What are the benefits you find in the minimalist life? The benefits are having more time, money and energy which correlate with having more clarity, peace and joy. My goal with clients is to inspire and empower them live purposeful intentional lives and it starts with me doing that for myself first.
I love that you work 3/4 of the year and have plans to travel each winter. What do you hope to accomplish on your trip this winter? I’ve been invited to celebrate my birthday, Christmas and New Years in Trinidad and Tobago where I served as a missionary 18 years ago. I’ll be getting to meet all these wonderful people who were kids then, who are now married with children. One of the boys who was 10 then, is picking me up at the airport at midnight. I just love the graciousness and sincerity of the people there. I’ve said, if I do ever get married, I plan to honeymoon on Tobago with my wife. Who knows, I might meet her there. In the meantime, I am enjoying this opportunity as well as going to South America. My itinerary is not yet final, but I hope to see Chile and Patagonia.

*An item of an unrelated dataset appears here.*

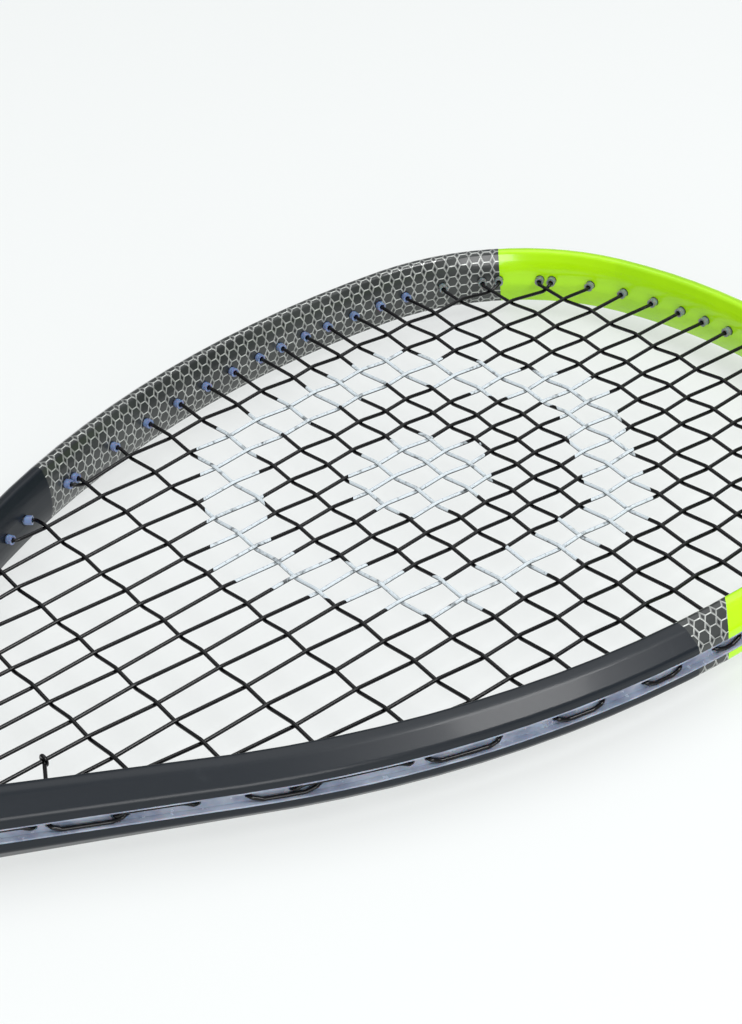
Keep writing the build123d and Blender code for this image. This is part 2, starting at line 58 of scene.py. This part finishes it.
CAMERA_PLACE = (0.46150, -0.12694, 0.40573)
CAMERA_RIGHT = (0.60903, 0.78890, -0.08195)
CAMERA_UP = (-0.41001, 0.40159, 0.81891)
CAMERA_BACK = (0.67895, -0.46514, 0.56804)
CAMERA_LENS = 85.89            # millimetres, on the sensor's width below
CAMERA_SENSOR = 36.0
CAMERA_REACH = 20.0


def place_camera():
    """Looks down across the head from beside the throat."""
    data = bpy.data.cameras.new("camera")
    data.sensor_width = CAMERA_SENSOR
    data.lens = CAMERA_LENS
    data.clip_end = CAMERA_REACH
    camera = bpy.data.objects.new("camera", data)
    turn = Matrix((CAMERA_RIGHT, CAMERA_UP, CAMERA_BACK)).transposed()
    camera.matrix_world = Matrix.Translation(CAMERA_PLACE) @ turn.to_4x4()
    bpy.context.scene.collection.objects.link(camera)
    bpy.context.scene.camera = camera


# ---- a short way to write node trees --------------------------------------------------------
class Tree:
    """Builds one material. Values are numbers or sockets, and maths on them makes nodes."""

    def __init__(self, name):
        self.material = bpy.data.materials.new(name)
        self.material.use_nodes = True
        self.nodes = self.material.node_tree.nodes
        self.links = self.material.node_tree.links
        self.shader = self.nodes["Principled BSDF"]

    def node(self, kind, **settings):
        made = self.nodes.new("ShaderNode" + kind)
        for key, value in settings.items():
            setattr(made, key, value)
        return made

    def feed(self, socket, value):
        if isinstance(value, bpy.types.NodeSocket):
            self.links.new(value, socket)
        else:
            socket.default_value = value

    def math(self, operation, *values):
        made = self.node("Math", operation=operation)
        for socket, value in zip(made.inputs, values):
            self.feed(socket, value)
        return made.outputs[0]

    def add(self, a, b):
        return self.math("ADD", a, b)

    def sub(self, a, b):
        return self.math("SUBTRACT", a, b)

    def mul(self, a, b):
        return self.math("MULTIPLY", a, b)

    def less(self, a, b):
        return self.math("LESS_THAN", a, b)

    def pick(self, test, yes, no):
        """yes where test is 1, no where it is 0."""
        return self.add(self.mul(test, yes), self.mul(self.sub(1.0, test), no))

    def ramp(self, value, low, high):
        """0 at low, 1 at high, eased at both ends."""
        made = self.node("MapRange", interpolation_type="SMOOTHSTEP")
        self.feed(made.inputs["Value"], value)
        made.inputs["From Min"].default_value = low
        made.inputs["From Max"].default_value = high
        return made.outputs["Result"]

    def position(self):
        return self.node("TexCoord").outputs["Object"]

    def split(self, vector):
        """The sockets of x, y and z."""
        made = self.node("SeparateXYZ")
        self.feed(made.inputs[0], vector)
        return tuple(made.outputs)

    def noise(self, vector, scale, detail=2.0, rough=0.5):
        made = self.node("TexNoise")
        self.feed(made.inputs["Vector"], vector)
        made.inputs["Scale"].default_value = scale
        made.inputs["Detail"].default_value = detail
        made.inputs["Roughness"].default_value = rough
        return made.outputs["Fac"]

    def mix(self, factor, first, second):
        made = self.node("Mix", data_type="RGBA")
        self.feed(made.inputs["Factor"], factor)
        self.feed(made.inputs["A"], first)
        self.feed(made.inputs["B"], second)
        return made.outputs["Result"]

    def bump(self, height, distance, strength=1.0, normal=None):
        made = self.node("Bump")
        made.inputs["Strength"].default_value = strength
        made.inputs["Distance"].default_value = distance
        self.feed(made.inputs["Height"], height)
        if normal is not None:
            self.feed(made.inputs["Normal"], normal)
        return made.outputs["Normal"]

    def set(self, **values):
        """Feeds the shader's own sockets, named with underscores for spaces."""
        for key, value in values.items():
            self.feed(self.shader.inputs[key.replace("_", " ")], value)

    def folded(self, value, period):
        """Distance to the middle of the period that the value falls in."""
        within = self.math("FLOORED_MODULO", value, period)
        return self.math("ABSOLUTE", self.sub(within, period / 2))

    def tiles(self, u, v, width):
        """Hexagons that touch corner to corner, with diamonds left between their rows.

        Gives how far outside the nearest outline a point is, and 1 beside an outline's flat side.
        """
        height = width * math.sqrt(3) / 2
        a = self.folded(u, width)
        b = self.folded(v, height)
        slant = self.add(self.mul(a, math.sqrt(3) / 2), self.mul(b, 0.5))
        return self.sub(self.math("MAXIMUM", b, slant), height / 2), self.less(slant, b)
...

Does your family understand the path you’ve chosen? I feel like I am wired differently, so my siblings love me, but none of them want to live my life. They respect me and are rooting for me. They get the eco-piece as we share that interest, and they appreciate my health habits, preparing food for them and that I’m taking good care of my body. They do however think I am extreme, while they also can see I’m happy when I’m living on purpose, and that I have a sense of fulfillment that shows.
Where do you see minimalism going in the next 2-5 years? I think it’s a trend that’s going to continue. Portland is a great example of leading the forefront on this. I love the eco-villages that are popping up. After attending an intentional community conference last Fall, I can see myself traveling around the world and then coming back to an intentional community. I see more people adopting this lifestyle for different reasons, some it may be motivated by finances, others by the health benefits, and some just don’t buy the image of “bigger, better” and owning the most toys as being the one who “wins.”
How will you celebrate your 54th birthday, seeing how your father and step-brother did not live beyond age 53? We’re not promised tomorrow. I’m living my life this day, in this moment. I often ask myself “If you had a year to live, is this the life you’d be living?” and right now my answer is “yes.” Hopefully I can celebrate in some neat exotic place internationally with a wonderful group of people who celebrate me.